To make the quick jam
- Add all ingredients to a small saucepan and toss until combined. Bring to a gentle simmer for 10 minutes while stirring and mashing the berries. Add a dash of water for a thinner jam or continue to simmer for a thicker jam.
- When the jam has slightly thickened, set aside to cool. The jam will further thicken while it cools.
To assemble the cake
- Use a serrated knife to cut the domes off the cakes if any.
- To stack the cake, place one cake layer on a serving plate or cake board. Use a piping bag or spatula to spread about ½ cup of the buttercream on the cake.

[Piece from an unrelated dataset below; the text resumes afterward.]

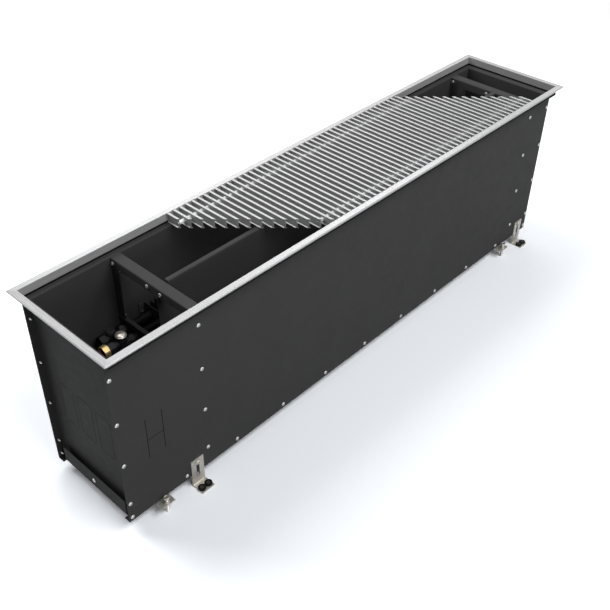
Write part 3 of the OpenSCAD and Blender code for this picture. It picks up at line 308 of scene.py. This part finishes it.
# Each material: the function that makes it, its colour and roughness, and what else that one takes
LOOKS = {
    "casing_black": (powder_coat, CASING_BLACK, 0.6),
    # The front panel's coat, with painted shade along its knock-out's cuts
    "scored_black": (coat_with_painted_cut_shade, CASING_BLACK, 0.6),
    "frame_aluminium_x": (drawn_aluminium, (0.46, 0.46, 0.465), 0.28, X_AXIS),
    # The left and right rails: a darker copy of the same aluminium, as painted shade
    "frame_aluminium_y": (drawn_aluminium, (0.40, 0.40, 0.405), 0.28, Y_AXIS),
    "grille_aluminium": (drawn_aluminium, (0.455, 0.457, 0.46), 0.39, Y_AXIS, 0.20),
    # The spacers: aluminium made near white, as a painted highlight on their tops
    "spacer_aluminium": (drawn_aluminium, (0.90, 0.905, 0.91), 0.40, X_AXIS, 0.10),
    "link_steel": (drawn_aluminium, (0.48, 0.49, 0.51), 0.30, X_AXIS, 0.60),
    "black_rubber": (rubber, (0.005, 0.005, 0.005), 0.65),
    "fin_black": (powder_coat, (0.05, 0.05, 0.053), 0.4),
    "pipe_black": (powder_coat, (0.016, 0.016, 0.018), 0.45),
    "fitting_dark": (moulded_plastic, (0.019, 0.019, 0.023), 0.5),
    # A darker copy of fitting_dark: the fittings' own dark colour, darker still as painted shade
    # deep in the shaft
    "fitting_black": (moulded_plastic, (0.008, 0.008, 0.009), 0.5),
    "union_brass": (polished_metal, (0.70, 0.53, 0.23), 0.42),
    "vent_nickel": (polished_metal, (0.68, 0.62, 0.57), 0.33),
    "cap_plastic": (moulded_plastic, (0.03, 0.03, 0.031), 0.5),
    "bracket_steel": (zinc_plate, (0.51, 0.49, 0.445), 0.42, (0.465, 0.44, 0.39), 0.6),
    "bolt_steel": (zinc_plate, (0.65, 0.64, 0.61), 0.30, (0.56, 0.54, 0.50), 0.8),
    # A darker copy of the zinc screws: painted shade on the portals' screws
    "dull_screws": (zinc_plate, (0.40, 0.40, 0.40), 0.42, (0.32, 0.32, 0.31), 0.8),
    # The foot sleeves: zinc darkened far below its own colour, as painted shade inside their bores
    "sleeve_steel": (zinc_plate, (0.12, 0.12, 0.12), 0.45, (0.09, 0.09, 0.088), 0.6),
    "bright_screws": (zinc_plate, (0.52, 0.52, 0.515), 0.33, (0.45, 0.45, 0.445)),
}
MATERIALS = {name: make(name, *values) for name, (make, *values) in LOOKS.items()}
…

Create a ‘dam’ in the frosting. Dollop and spread the jam in the frosting dam.
- Top with another cake layer and repeat. For the final cake layer, turn the cake upside down so the flat side is on top.
- To crumb coat the cake, use a spatula or cake scraper to spread a thin layer of buttercream around the cake. Chill the cake for at least 30 minutes
- If desired, pipe or spread a thicker layer of frosting on the cake. Use a cake scraper to smooth the surface.
- If you have excess frosting, use a piping bag with a star tip to pipe swirls on top of the cake (or as desired).
Storing and serving the cake
- The cake should be stored in the fridge in an airtight container until needed. Allow the cake to come to room temperature for 1-2 hours before serving. Right before serving, add the meringue kisses to the cake as they start to soften once they touch the cake. Enjoy!
- To make a vegan gluten free cake, substitute the plain flour for a high quality 1:1 gluten free flour OR 1 ½ cups (150g) almond flour and 1 ½ cups (240g) gluten free all-purpose flour.
- The amount of beetroot powder you will need will depend on the brand (and the age) of your powder. For example, both Christina and I used 3 tsp of beetroot powder but the colour of our cakes were very different. I'd recommend starting with 2 tsp of powder. Mix all the dry and wet ingredients and if you'd still like the cake to be more vibrant, fold in an additional teaspoon of beetroot powder. Remember that the colour will fade after baking (see pictures above for reference)!
- You can also bake the cake in 2 x 20 cm (8 inch) cake tins. The baking time will be around 30 mins.